[WHAT IS BEING ASKED] Write each line out again exactly as written.

((

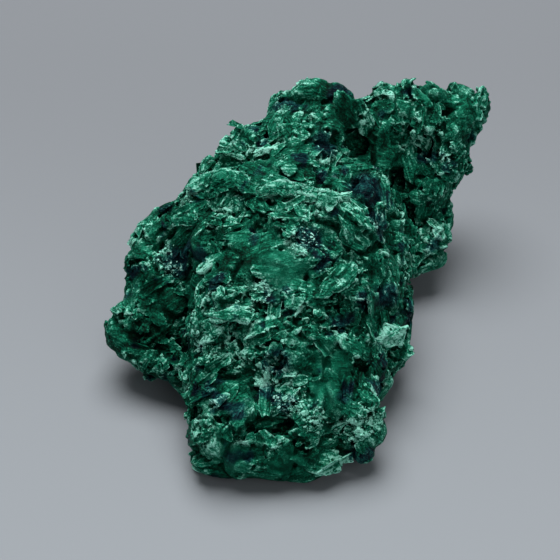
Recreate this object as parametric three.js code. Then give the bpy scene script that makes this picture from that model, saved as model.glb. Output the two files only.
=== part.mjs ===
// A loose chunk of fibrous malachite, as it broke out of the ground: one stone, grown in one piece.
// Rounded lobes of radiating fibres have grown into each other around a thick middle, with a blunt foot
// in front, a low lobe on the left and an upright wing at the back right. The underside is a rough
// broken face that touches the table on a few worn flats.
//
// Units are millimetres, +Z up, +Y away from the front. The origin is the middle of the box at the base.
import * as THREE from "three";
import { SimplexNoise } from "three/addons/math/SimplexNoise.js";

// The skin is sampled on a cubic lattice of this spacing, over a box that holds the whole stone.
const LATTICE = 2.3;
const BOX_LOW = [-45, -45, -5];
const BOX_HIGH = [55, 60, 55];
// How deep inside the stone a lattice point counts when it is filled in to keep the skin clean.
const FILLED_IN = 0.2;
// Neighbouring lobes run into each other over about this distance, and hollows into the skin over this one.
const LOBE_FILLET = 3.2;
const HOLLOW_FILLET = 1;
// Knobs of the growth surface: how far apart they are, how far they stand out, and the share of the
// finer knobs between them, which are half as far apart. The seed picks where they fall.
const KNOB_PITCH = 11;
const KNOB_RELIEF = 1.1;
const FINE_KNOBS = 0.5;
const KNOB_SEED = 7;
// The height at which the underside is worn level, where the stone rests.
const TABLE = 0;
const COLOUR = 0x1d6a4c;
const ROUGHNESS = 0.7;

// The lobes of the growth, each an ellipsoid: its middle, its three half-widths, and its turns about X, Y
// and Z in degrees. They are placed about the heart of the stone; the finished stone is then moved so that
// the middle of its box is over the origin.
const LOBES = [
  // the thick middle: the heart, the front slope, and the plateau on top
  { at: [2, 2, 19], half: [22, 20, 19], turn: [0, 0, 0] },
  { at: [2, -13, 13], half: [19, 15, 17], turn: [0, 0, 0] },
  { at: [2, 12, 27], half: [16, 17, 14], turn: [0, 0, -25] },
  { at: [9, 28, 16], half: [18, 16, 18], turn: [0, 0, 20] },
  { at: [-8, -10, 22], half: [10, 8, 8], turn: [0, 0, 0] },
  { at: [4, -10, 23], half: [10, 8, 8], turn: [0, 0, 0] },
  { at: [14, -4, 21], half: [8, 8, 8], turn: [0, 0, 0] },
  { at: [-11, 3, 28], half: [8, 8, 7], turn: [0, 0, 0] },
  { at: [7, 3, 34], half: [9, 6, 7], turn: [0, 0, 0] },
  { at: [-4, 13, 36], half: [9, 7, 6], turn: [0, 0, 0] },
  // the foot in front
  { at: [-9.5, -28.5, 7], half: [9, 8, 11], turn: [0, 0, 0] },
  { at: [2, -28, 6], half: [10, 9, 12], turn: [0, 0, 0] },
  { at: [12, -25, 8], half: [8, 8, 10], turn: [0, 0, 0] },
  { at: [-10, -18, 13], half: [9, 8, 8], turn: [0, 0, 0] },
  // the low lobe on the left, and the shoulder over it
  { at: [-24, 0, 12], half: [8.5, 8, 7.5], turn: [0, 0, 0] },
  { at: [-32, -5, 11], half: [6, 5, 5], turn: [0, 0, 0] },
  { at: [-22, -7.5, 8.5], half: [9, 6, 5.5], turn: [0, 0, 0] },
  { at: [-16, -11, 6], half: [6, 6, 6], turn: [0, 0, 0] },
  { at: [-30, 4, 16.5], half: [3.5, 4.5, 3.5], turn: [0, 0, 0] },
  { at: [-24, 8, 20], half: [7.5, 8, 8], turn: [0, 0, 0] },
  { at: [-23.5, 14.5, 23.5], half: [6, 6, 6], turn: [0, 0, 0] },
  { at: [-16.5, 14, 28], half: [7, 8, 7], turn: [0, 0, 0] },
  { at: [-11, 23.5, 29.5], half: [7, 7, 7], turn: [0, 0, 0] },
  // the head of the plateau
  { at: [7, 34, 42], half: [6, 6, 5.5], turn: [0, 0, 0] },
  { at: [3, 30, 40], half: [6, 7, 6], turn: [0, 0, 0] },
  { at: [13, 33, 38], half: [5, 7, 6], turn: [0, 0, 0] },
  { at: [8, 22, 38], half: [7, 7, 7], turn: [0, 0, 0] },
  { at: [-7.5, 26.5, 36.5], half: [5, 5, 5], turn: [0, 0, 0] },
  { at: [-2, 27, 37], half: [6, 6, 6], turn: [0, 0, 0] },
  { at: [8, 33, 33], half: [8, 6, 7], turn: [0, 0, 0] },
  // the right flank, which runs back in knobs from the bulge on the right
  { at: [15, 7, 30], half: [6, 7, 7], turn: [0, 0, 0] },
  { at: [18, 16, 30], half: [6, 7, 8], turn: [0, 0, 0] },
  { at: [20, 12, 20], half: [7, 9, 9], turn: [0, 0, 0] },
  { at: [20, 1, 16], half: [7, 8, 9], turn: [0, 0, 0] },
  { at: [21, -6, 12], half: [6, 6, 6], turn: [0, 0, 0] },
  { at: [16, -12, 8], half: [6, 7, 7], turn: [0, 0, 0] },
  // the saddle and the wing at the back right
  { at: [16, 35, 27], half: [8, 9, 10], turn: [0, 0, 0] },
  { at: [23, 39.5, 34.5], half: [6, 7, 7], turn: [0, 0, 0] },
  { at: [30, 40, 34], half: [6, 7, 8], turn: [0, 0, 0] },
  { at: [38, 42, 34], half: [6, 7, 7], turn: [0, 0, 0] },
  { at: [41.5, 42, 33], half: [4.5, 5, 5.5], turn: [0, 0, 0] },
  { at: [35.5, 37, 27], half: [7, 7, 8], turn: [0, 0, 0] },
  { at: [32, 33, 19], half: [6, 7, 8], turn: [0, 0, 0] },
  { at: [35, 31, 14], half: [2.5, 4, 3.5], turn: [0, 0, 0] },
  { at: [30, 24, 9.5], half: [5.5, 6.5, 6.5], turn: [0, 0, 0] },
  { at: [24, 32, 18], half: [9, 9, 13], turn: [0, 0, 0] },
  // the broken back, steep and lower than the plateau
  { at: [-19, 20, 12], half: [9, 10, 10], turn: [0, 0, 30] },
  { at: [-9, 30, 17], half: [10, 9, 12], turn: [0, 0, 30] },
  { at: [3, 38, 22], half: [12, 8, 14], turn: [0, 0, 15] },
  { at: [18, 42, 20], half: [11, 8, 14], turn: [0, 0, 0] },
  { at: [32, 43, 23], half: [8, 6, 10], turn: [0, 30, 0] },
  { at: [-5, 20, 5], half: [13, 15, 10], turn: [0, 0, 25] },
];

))

[FINISHED TASK]
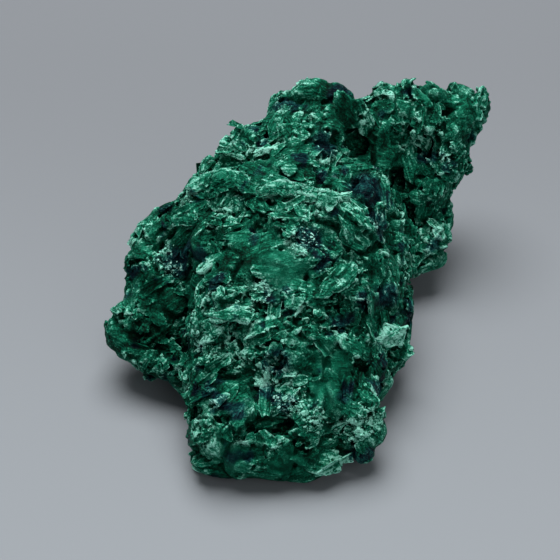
Recreate this object as parametric three.js code. Then give the bpy scene script that makes this picture from that model, saved as model.glb. Output the two files only.
=== part.mjs ===
// A loose chunk of fibrous malachite, as it broke out of the ground: one stone, grown in one piece.
// Rounded lobes of radiating fibres have grown into each other around a thick middle, with a blunt foot
// in front, a low lobe on the left and an upright wing at the back right. The underside is a rough
// broken face that touches the table on a few worn flats.
//
// Units are millimetres, +Z up, +Y away from the front. The origin is the middle of the box at the base.
import * as THREE from "three";
import { SimplexNoise } from "three/addons/math/SimplexNoise.js";

// The skin is sampled on a cubic lattice of this spacing, over a box that holds the whole stone.
const LATTICE = 2.3;
const BOX_LOW = [-45, -45, -5];
const BOX_HIGH = [55, 60, 55];
// How deep inside the stone a lattice point counts when it is filled in to keep the skin clean.
const FILLED_IN = 0.2;
// Neighbouring lobes run into each other over about this distance, and hollows into the skin over this one.
const LOBE_FILLET = 3.2;
const HOLLOW_FILLET = 1;
// Knobs of the growth surface: how far apart they are, how far they stand out, and the share of the
// finer knobs between them, which are half as far apart. The seed picks where they fall.
const KNOB_PITCH = 11;
const KNOB_RELIEF = 1.1;
const FINE_KNOBS = 0.5;
const KNOB_SEED = 7;
// The height at which the underside is worn level, where the stone rests.
const TABLE = 0;
const COLOUR = 0x1d6a4c;
const ROUGHNESS = 0.7;

// The lobes of the growth, each an ellipsoid: its middle, its three half-widths, and its turns about X, Y
// and Z in degrees. They are placed about the heart of the stone; the finished stone is then moved so that
// the middle of its box is over the origin.
const LOBES = [
  // the thick middle: the heart, the front slope, and the plateau on top
  { at: [2, 2, 19], half: [22, 20, 19], turn: [0, 0, 0] },
  { at: [2, -13, 13], half: [19, 15, 17], turn: [0, 0, 0] },
  { at: [2, 12, 27], half: [16, 17, 14], turn: [0, 0, -25] },
  { at: [9, 28, 16], half: [18, 16, 18], turn: [0, 0, 20] },
  { at: [-8, -10, 22], half: [10, 8, 8], turn: [0, 0, 0] },
  { at: [4, -10, 23], half: [10, 8, 8], turn: [0, 0, 0] },
  { at: [14, -4, 21], half: [8, 8, 8], turn: [0, 0, 0] },
  { at: [-11, 3, 28], half: [8, 8, 7], turn: [0, 0, 0] },
  { at: [7, 3, 34], half: [9, 6, 7], turn: [0, 0, 0] },
  { at: [-4, 13, 36], half: [9, 7, 6], turn: [0, 0, 0] },
  // the foot in front
  { at: [-9.5, -28.5, 7], half: [9, 8, 11], turn: [0, 0, 0] },
  { at: [2, -28, 6], half: [10, 9, 12], turn: [0, 0, 0] },
  { at: [12, -25, 8], half: [8, 8, 10], turn: [0, 0, 0] },
  { at: [-10, -18, 13], half: [9, 8, 8], turn: [0, 0, 0] },
  // the low lobe on the left, and the shoulder over it
  { at: [-24, 0, 12], half: [8.5, 8, 7.5], turn: [0, 0, 0] },
  { at: [-32, -5, 11], half: [6, 5, 5], turn: [0, 0, 0] },
  { at: [-22, -7.5, 8.5], half: [9, 6, 5.5], turn: [0, 0, 0] },
  { at: [-16, -11, 6], half: [6, 6, 6], turn: [0, 0, 0] },
  { at: [-30, 4, 16.5], half: [3.5, 4.5, 3.5], turn: [0, 0, 0] },
  { at: [-24, 8, 20], half: [7.5, 8, 8], turn: [0, 0, 0] },
  { at: [-23.5, 14.5, 23.5], half: [6, 6, 6], turn: [0, 0, 0] },
  { at: [-16.5, 14, 28], half: [7, 8, 7], turn: [0, 0, 0] },
  { at: [-11, 23.5, 29.5], half: [7, 7, 7], turn: [0, 0, 0] },
  // the head of the plateau
  { at: [7, 34, 42], half: [6, 6, 5.5], turn: [0, 0, 0] },
  { at: [3, 30, 40], half: [6, 7, 6], turn: [0, 0, 0] },
  { at: [13, 33, 38], half: [5, 7, 6], turn: [0, 0, 0] },
  { at: [8, 22, 38], half: [7, 7, 7], turn: [0, 0, 0] },
  { at: [-7.5, 26.5, 36.5], half: [5, 5, 5], turn: [0, 0, 0] },
  { at: [-2, 27, 37], half: [6, 6, 6], turn: [0, 0, 0] },
  { at: [8, 33, 33], half: [8, 6, 7], turn: [0, 0, 0] },
  // the right flank, which runs back in knobs from the bulge on the right
  { at: [15, 7, 30], half: [6, 7, 7], turn: [0, 0, 0] },
  { at: [18, 16, 30], half: [6, 7, 8], turn: [0, 0, 0] },
  { at: [20, 12, 20], half: [7, 9, 9], turn: [0, 0, 0] },
  { at: [20, 1, 16], half: [7, 8, 9], turn: [0, 0, 0] },
  { at: [21, -6, 12], half: [6, 6, 6], turn: [0, 0, 0] },
  { at: [16, -12, 8], half: [6, 7, 7], turn: [0, 0, 0] },
  // the saddle and the wing at the back right
  { at: [16, 35, 27], half: [8, 9, 10], turn: [0, 0, 0] },
  { at: [23, 39.5, 34.5], half: [6, 7, 7], turn: [0, 0, 0] },
  { at: [30, 40, 34], half: [6, 7, 8], turn: [0, 0, 0] },
  { at: [38, 42, 34], half: [6, 7, 7], turn: [0, 0, 0] },
  { at: [41.5, 42, 33], half: [4.5, 5, 5.5], turn: [0, 0, 0] },
  { at: [35.5, 37, 27], half: [7, 7, 8], turn: [0, 0, 0] },
  { at: [32, 33, 19], half: [6, 7, 8], turn: [0, 0, 0] },
  { at: [35, 31, 14], half: [2.5, 4, 3.5], turn: [0, 0, 0] },
  { at: [30, 24, 9.5], half: [5.5, 6.5, 6.5], turn: [0, 0, 0] },
  { at: [24, 32, 18], half: [9, 9, 13], turn: [0, 0, 0] },
  // the broken back, steep and lower than the plateau
  { at: [-19, 20, 12], half: [9, 10, 10], turn: [0, 0, 30] },
  { at: [-9, 30, 17], half: [10, 9, 12], turn: [0, 0, 30] },
  { at: [3, 38, 22], half: [12, 8, 14], turn: [0, 0, 15] },
  { at: [18, 42, 20], half: [11, 8, 14], turn: [0, 0, 0] },
  { at: [32, 43, 23], half: [8, 6, 10], turn: [0, 30, 0] },
  { at: [-5, 20, 5], half: [13, 15, 10], turn: [0, 0, 25] },
];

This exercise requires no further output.